Rating: B
Dir: Takashi Miike
Star: Sei Hiraizumi, Kentaro Nakakura, Hachiro Oka, Yoshiyuki Omori
Whatever happened to ArtsMagic? They sent me an advance copy of this DVD to review, more than two years ago. However, the finished version never appeared, and so this review has been languishing in a dark corner of my computer ever since. That’s a shame; Bird People in China holds a special place in our hearts, not least for being the first ever time we were quoted on a DVD sleeve. Anyway; I digress. [Duh. That’s what I do…] Trust Miike to deliver a film with more twists than a box of pretzels. Not so much plot-wise, as in continually surprising you with the direction it takes, right from the opening where two young thugs defend a woman from an enemy gang.
Their battle is interrupted by a man who is being chased by a pig-tailed, transvestite version of the Terminator. Okayyyyyy… This isn’t a film you watch, so much as cling desperately onto, since the shifts in tone defy description. Yet oddly, it all works far better than you might expect. The “heroes” are the aforementioned young thugs: expelled from school, they reply to an advertisement, only to be press-ganged into becoming apprentice Yakuza. Except, their gang are…well, a bit crap, failing miserably even when trying to collect debts from an elderly couple (though they do get some nice sushi). About the only plus they have is Daimon, a monster who loves to fight and fornicate, regardless of the location.

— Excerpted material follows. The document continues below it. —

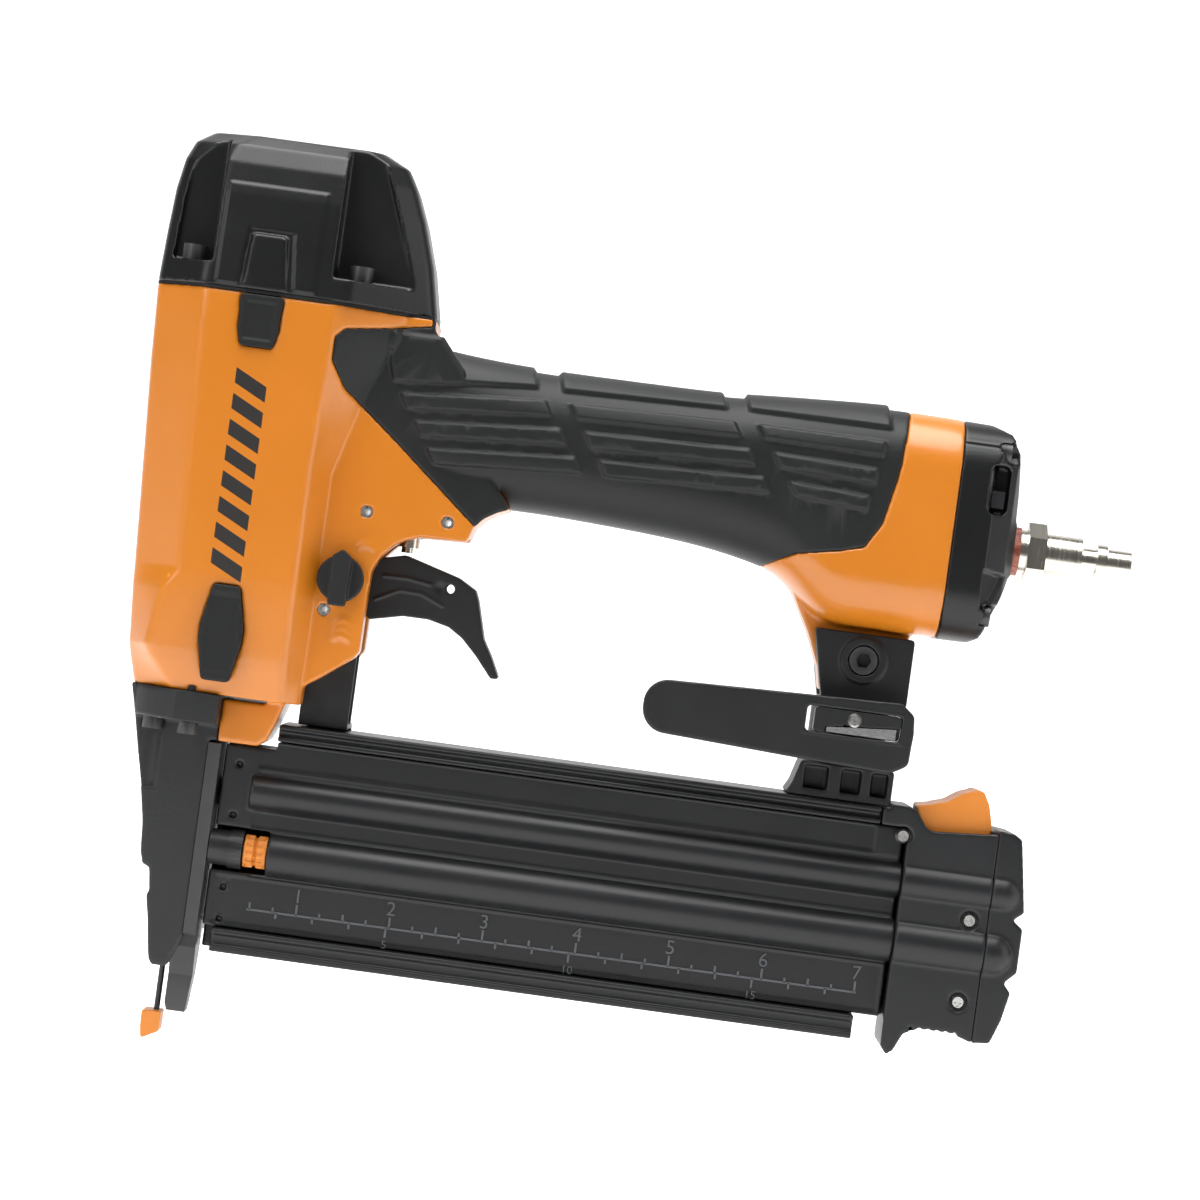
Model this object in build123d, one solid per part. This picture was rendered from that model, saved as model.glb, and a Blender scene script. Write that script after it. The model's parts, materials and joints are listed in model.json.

It also helps that the local rivals are equally ineffectual: when their leader sees Daimon screwing “his” girl in a hostess bar, violence looms… except, all he does is sing some mopey karaoke. Basically, it’s a delightful, deadpan parody, bearing the same relation to a “serious” Japanese gangster film that Carry On Cleo does to Gladiator: here, samurais are kept in the closet, and a hijacked moped allows our heroes to roll to the rescue of their damsel at a stately six m.p.h. The characters are great too, and while I suspect some of the cultural stuff may sail over Western heads, more than enough work, making this thoroughly entertaining, and an engagingly loopy treat of deranged imagination.